Tänze können von mathematischer Präzision sein; bei aller spontanen Improvisation folgen sie einem Regelwerk, das in der Handlung interpretiert wird, lebendig wird. So wie die Werke Steiners, in denen man immer wieder bestimmten Prinzipien (wie beispielsweise Spiegelbildlichkeit, topologischen Abwicklungen, Fibonacci-Spiralen und so weiter) begegnet; die man aber nicht erkennen muss (manches kann auch Zufall sein), um das farbige Ereignis nachzuvollziehen und zu geniessen: Ich sehe das Gemachte, ich sehe die Kunst – und spüre das Gefühl, eine endlose Bewegung im ästhetischen Raum.
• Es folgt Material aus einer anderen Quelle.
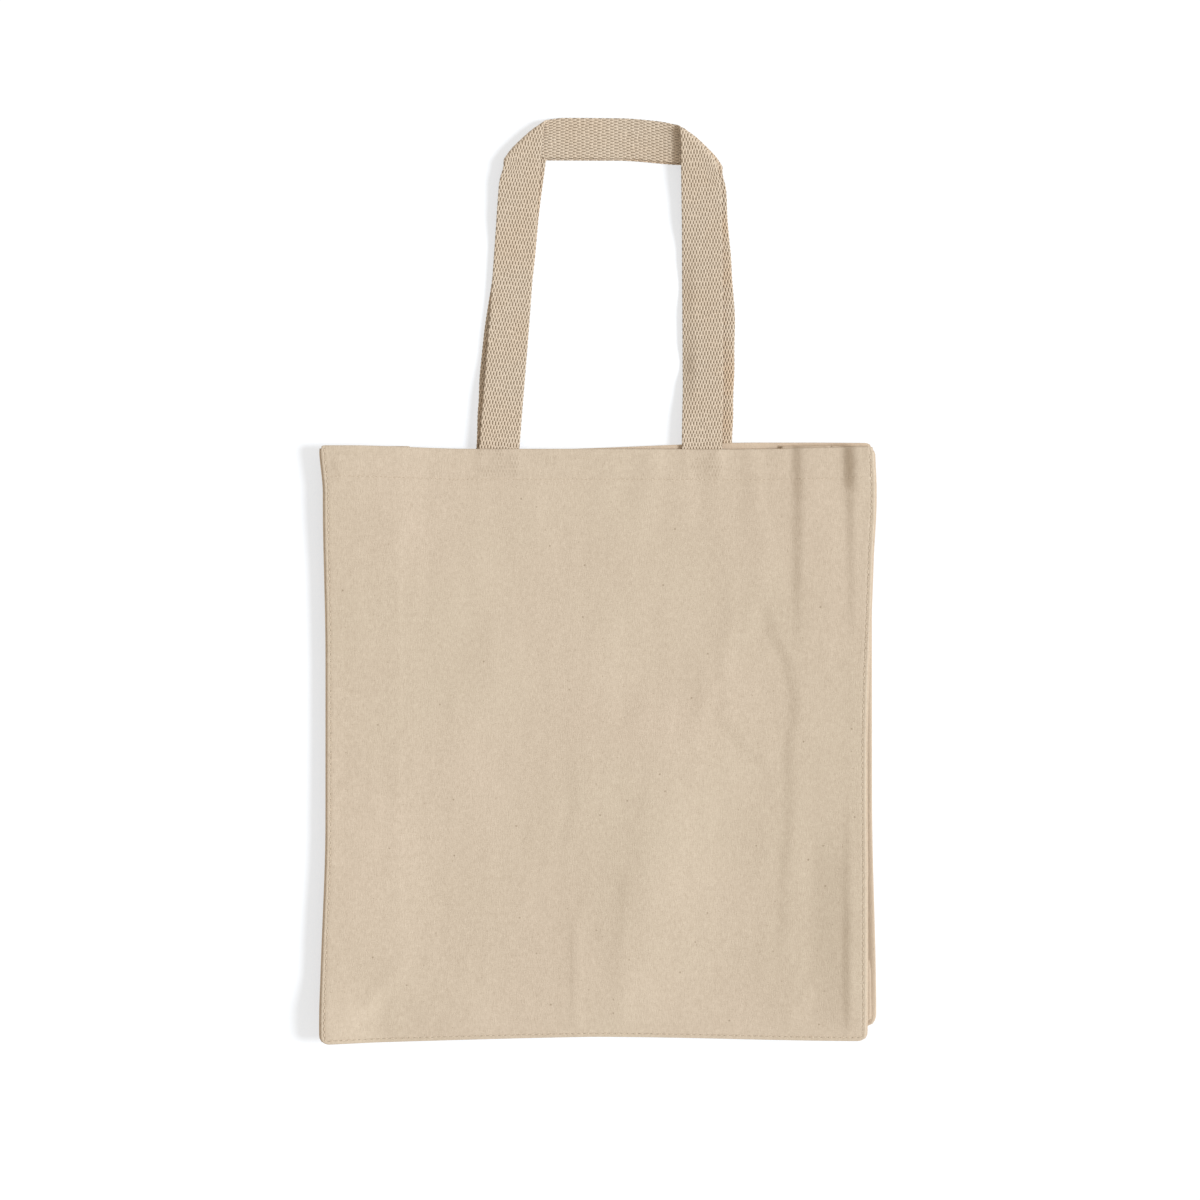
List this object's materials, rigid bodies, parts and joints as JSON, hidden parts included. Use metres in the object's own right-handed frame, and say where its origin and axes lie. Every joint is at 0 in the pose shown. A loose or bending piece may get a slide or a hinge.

Im Oktober 2001 war ich mit Kind und Frau zum erstenmal in der Türkei. Weil wir auch dort einen anderen Sternenhimmel betrachten wollten, sassen wir nachts auf dem Balkon, bei geöffneter Tür. Seitdem wissen wir, dass man in der Türkei die Moskitos nicht sieht und nicht hört, aber spürt – was mein Sohn schmerzhaft erfuhr. Er wurde innerhalb weniger Stunden an Armen, Beinen und im Gesicht tätowiert. Die roten Markierungen der anfangs noch weissen Haut führten dazu, dass die Einheimischen das Kind bedauerten und die Eltern ob ihrer grenzenlosen Dummheit nicht gerade verachteten, aber zumindest ihre Fähigkeit der Fürsorge in Frage stellten. Wie auch immer, die Entzündungen verschwanden so rasch, wie sie gekommen waren; ebenso verschwanden – merkwürdigerweise – die Moskitos, als hätten sie genug, als hätten sie ihre Pflicht erfüllt; was blieb, war, dass mein Sohn, inzwischen gebräunt, noch wochenlang hell punktiert als Kunstwerk der Natur und als Mahnmal des erduldeten Schmerzes anzusehen war.